Well, it's relatively simple to follow. You don't need to measure, calculate or count anything. And because it's not low carb or low fat, the menu plans are not overly restrictive. Unlike many diet books, you also get a reasonably effective exercise program that includes both cardiovascular and resistance training.
I used a similar approach to get in shape for a recent photo shoot. You can see some of the pictures on my website. My program is described in detail in my article, "Lift weights and lose fat: How to drop pounds by picking them up, Part II" located in the Facts About Fitness Members-Only Area.
Unfortunately, the introduction to the book is titled The Plan That Will Turn Your Fat into Muscle. This, of course, is complete nonsense. You can't turn fat into muscle, or muscle into fat. But you can lose fat and replace some of it with muscle.

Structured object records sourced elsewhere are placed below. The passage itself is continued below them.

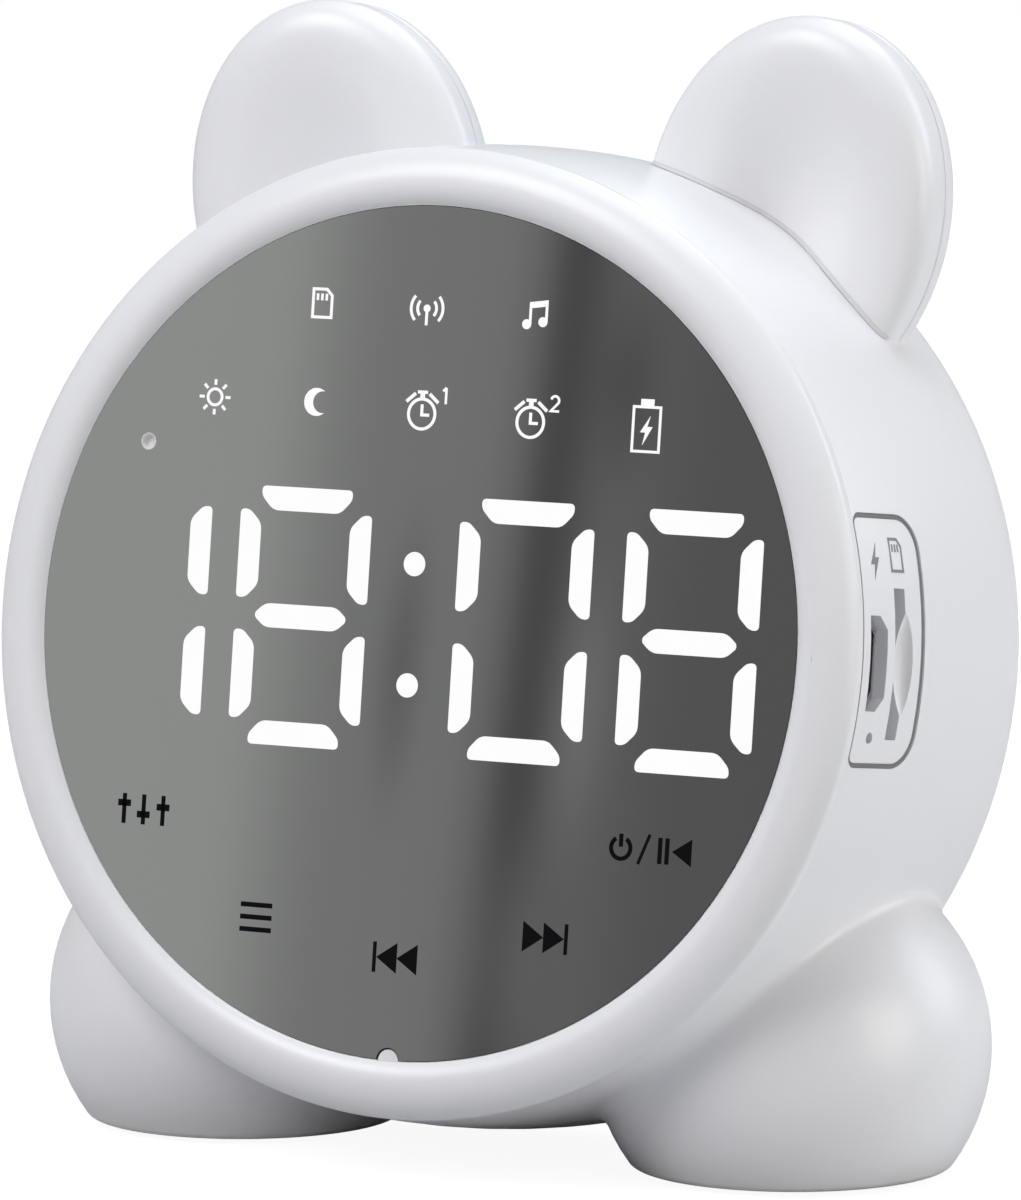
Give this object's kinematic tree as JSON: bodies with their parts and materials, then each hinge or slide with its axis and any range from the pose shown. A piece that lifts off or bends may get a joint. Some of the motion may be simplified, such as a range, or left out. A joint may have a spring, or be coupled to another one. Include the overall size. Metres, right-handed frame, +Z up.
{
  "type": "alarm clock",
  "caption": "Bear-shaped table clock with a round smoked mirror display, ball feet, side charging socket, card slot and rear speaker.",
  "frame": {"origin": "on the floor under the middle of the clock's outline", "axes": "+Z up, -Y out of the clock face, +X to the side with the ports (the right as seen from the front)"},
  "size_m": [0.092, 0.0498, 0.1025],
  "materials": {
    "white_shell": "satin",
    "mirror": "smoky polished",
    "black_foam": "matte",
    "black_film": "matte",
    "light_box": "matte",
    "diffuser": "milky",
    "led": "moulded",
    "spring_steel": "plain",
    "board_green": "solder mask",
    "board_white": "solder mask",
    "chip_black": "moulded",
    "plug_ivory": "moulded",
    "steel": "plain",
    "sole_rubber": "matte",
    "cell_foil": "satin foil",
    "magnet": "sintered",
    "cone": "pulp",
    "wire_red": "insulation",
    "wire_black": "insulation",
    "wire_grey": "insulation"
  },
  "bodies": {
    "body": {"front_bezel": "white_shell", "mirror_panel": "mirror", "mirror_tape": "black_foam", "display_mask": "black_film", "light_box": "light_box", "segment_diffusers": "diffuser", "display_leds": "led", "touch_springs": "spring_steel", "microphone": "steel", "main_board": "board_green", "board_screws": "steel", "board_chips": "chip_black", "board_connectors": "plug_ivory", "front_housing": "white_shell", "rear_housing": "white_shell", "housing_screws": "steel", "foot_pads": "sole_rubber", "port_board": "board_green", "port_header": "chip_black", "charging_socket": "steel", "charging_tongue": "chip_black", "card_socket": "steel", "reset_switch": "steel", "battery": "cell_foil", "battery_tape": "black_foam", "speaker_frame": "black_film", "speaker_magnet": "magnet", "speaker_yoke": "steel", "speaker_surround": "black_foam", "speaker_gasket": "black_foam", "speaker_screws": "steel", "ear_light_boards": "board_white", "ear_leds": "led", "battery_lead": "wire_red", "speaker_lead": "wire_black", "ear_light_leads": "wire_grey"},
    "cone": {"speaker_cone": "cone"},
    "slider": {"card_slider": "chip_black"},
    "plunger": {"reset_plunger": "light_box"}
  },
  "joints": [
    {"name": "cone_travel", "type": "slide", "parent": "body", "child": "cone", "axis": [0, 0.9917, -0.1288], "range_m": [-0.001, 0.001], "stiffness_N_per_m": 1000},
    {"name": "card_slide", "type": "slide", "parent": "body", "child": "slider", "axis": [-1, 0, 0], "range_m": [0, 0.0012], "stiffness_N_per_m": 400, "springref_m": -0.0005},
    {"name": "reset_press", "type": "slide", "parent": "body", "child": "plunger", "axis": [-1, 0, 0], "range_m": [0, 0.00025], "stiffness_N_per_m": 1500, "springref_m": -0.0001}
  ]
}
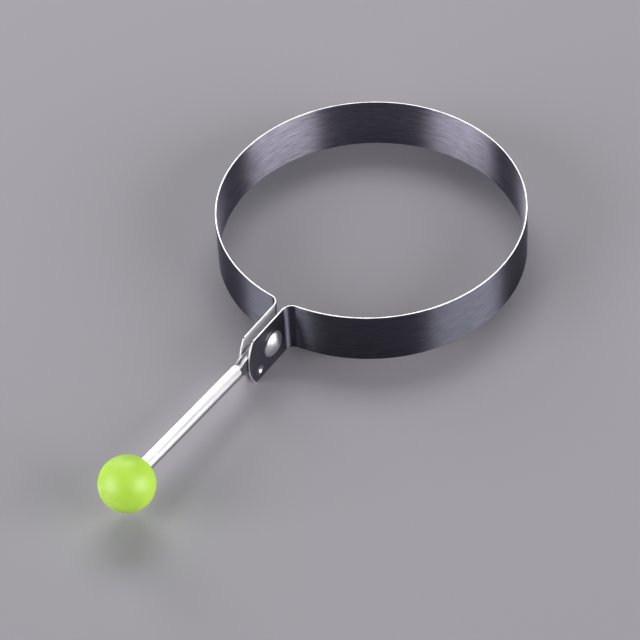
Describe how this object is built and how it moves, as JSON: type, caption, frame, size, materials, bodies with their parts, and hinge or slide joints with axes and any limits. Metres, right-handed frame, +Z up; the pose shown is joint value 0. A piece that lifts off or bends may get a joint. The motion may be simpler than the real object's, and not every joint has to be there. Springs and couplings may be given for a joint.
{
  "type": "egg ring",
  "caption": "Round strip-steel egg ring with a sheet-steel handle that folds over on a rivet between two ears and ends in a plastic ball.",
  "frame": {"origin": "centre of the ring's bore, in the plane of its lower rim", "axes": "+Z up along the ring's axis, -Y out along the handle as it lies for use, +X along the rivet towards its domed head"},
  "size_m": [0.09, 0.1723, 0.02],
  "materials": {
    "strip_steel": "long-line brushed stainless strip with bright deburred edges",
    "handle_steel": "smooth bright stainless sheet with faint drawn lines along the handle",
    "rivet_steel": "polished steel",
    "ball_plastic": "satin lime-green moulded plastic with fine scuffs"
  },
  "bodies": {
    "ring": {"ring_band": "strip_steel", "pivot_rivet": "rivet_steel"},
    "handle": {"handle_stem": "handle_steel", "ball_knob": "ball_plastic"}
  },
  "joints": [
    {"name": "handle_fold", "type": "hinge", "parent": "ring", "child": "handle", "pos_m": [0, -0.0536, 0.0082], "axis": [-1, 0, 0], "range_deg": [0, 176.6]}
  ]
}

Unless they're very overfat, or just starting an exercise program, very few people gain a lot of muscle and lose a lot of fat at the same time. Your body just isn't that great at doing both things at once. That's why I recommend you focus on one of two goals when you're trying to get in shape—building muscle while minimizing fat gain, or, losing fat while preserving muscle.
There are also the usual claims about interval training being "nine times more effective for fat loss" than conventional forms of aerobic exercise and "each pound of muscle burning an additional 50 calories" a day.
Regular readers will know that neither of these statements is true (see the articles on my site titled, "What they told you about muscle and metabolism is wrong," and "Interval training works, but not this well").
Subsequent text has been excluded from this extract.